Portrait No. 001
Loretta Jimenez
Founder
QuaintAI
I am a double minority woman founder whose work is shaped by surviving complex childhood trauma and navigating systems never built for people like me. Despite early disruptions in education, I became a self-directed learner and built a decades-long career in technology. I entered tech in the 1990s with no formal pathway or social capital, rising into engineering leadership, managing teams, designing products, and contributing ideas often ahead of their time — including as a named inventor on four AI patents — frequently as the only woman and one of very few people from my background in the room. Now is the moment I can bring my vision to life. Advances in AI finally make it possible to realize the product I imagined. I founded QuaintAI to take control of my ideas, pursue fulfilling work, and create a better future for my family. The company reflects my perspective as a minority woman in tech, designed to be inclusive and sensitive to overlooked experiences.
In her words
“As a woman of color in tech, I built through systemic skepticism, without generational wealth, institutional protection, or time to recover.”
Chapter I
The toughest challenges you've faced as a founder.
I founded QuaintAI in February 2020—weeks before the pandemic shut the world down. Overnight, I was locked inside with my three children, managing full-time caregiving, remote schooling, and survival while building a tech company with no margin for error. That same year, my father died alone in a state facility. I wasn’t allowed to see him or say goodbye. Months later, my 14-year-old nephew drowned during pandemic beach closures. Grief was constant, but stopping wasn’t an option. In 2021, our family lost our dog, and my husband became unable to work. Housing insecurity followed. By 2023, eviction proceedings threatened stability again. In 2024, I moved twice in four months while navigating job loss—still carrying caregiving and financial responsibility. As a woman of color in tech, I built through systemic skepticism, without generational wealth, institutional protection, or time to recover. What sustained QuaintAI was grit, clarity of vision, and execution. I’m a named inventor on four AI patents, and I built QuaintAI because ownership, autonomy, and a better future for my family weren’t optional. Turning survival into strategy became my greatest strength.
Chapter II
Your vision.
Beauty should never make anyone feel like an afterthought. I founded QuaintAI to create a space where every user feels seen, celebrated, and cherished for exactly who they are. Curly hair, thinning hair, chubby, Black, Asian, trans, or even hetero men — everyone’s beauty needs are unique, and QuaintAI honors them all. The platform combines AI and immersive technology to deliver experiences that are personal, delightful, and empowering. Users interact with their virtual beauty assistant in virtual spaces they can make their own — exploring, experimenting, and expressing themselves without limits. My vision is a world where beauty is inclusive, accessible, and affirming. QuaintAI turns personalization into presence, ensuring no one feels second-class, overlooked, or excluded.
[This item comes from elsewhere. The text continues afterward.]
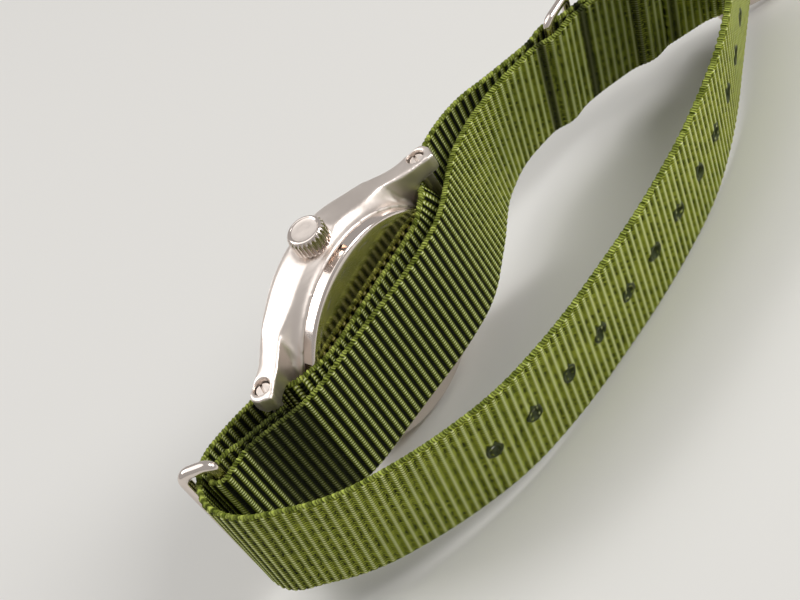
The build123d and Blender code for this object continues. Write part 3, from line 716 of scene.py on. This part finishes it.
dash_crest = add(tree, "ShaderNodeMapRange", {0: dash_wave, 1: -1.0, 2: 1.0}).outputs[0]
print("with the edge cord", len(tree.nodes), "nodes")

# %% Height of the threads
# a scale on this UV map is in cells per millimetre: the fibres of the fuzz are 0.11 mm apart
FUZZ_SCALE = 9.0
THREAD_HEIGHT = 0.00022
threads = add(tree, "ShaderNodeMix", {0: at_edge, 2: yarn_crest, 3: dash_crest},
              data_type="FLOAT").outputs[0]
fuzz = add(tree, "ShaderNodeTexNoise", {"Vector": weave, "Scale": FUZZ_SCALE,
                                        "Detail": 4.0}).outputs[0]
height = add(tree, "ShaderNodeMath", {0: fuzz, 1: 0.35, 2: threads},
             operation="MULTIPLY_ADD").outputs[0]
bump = add(tree, "ShaderNodeBump", {"Height": height, "Strength": 1.0,
                                    "Distance": THREAD_HEIGHT}).outputs[0]
print("with the thread height", len(tree.nodes), "nodes")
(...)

Every interaction is a reflection of the individual, celebrating identity, self-expression, and choice — creating a digital world where everyone belongs, and every version of beauty matters.
Chapter III
The impact you want to leave behind — for your industry, your community, and the women who come next.
Thirty years from now, I want a world where technology doesn’t force anyone to fit a narrow mold — where every woman, person of color, and diverse identity has a space where their beauty, choices, and self-expression are celebrated. QuaintAI will be remembered not just for innovation, but for showing that a company led by a minority woman can redefine inclusion and empowerment in tech and beauty. As it succeeds, it will be beautiful in its giving back — supporting women, underrepresented founders, and inclusive initiatives — making generosity and care part of the experience itself.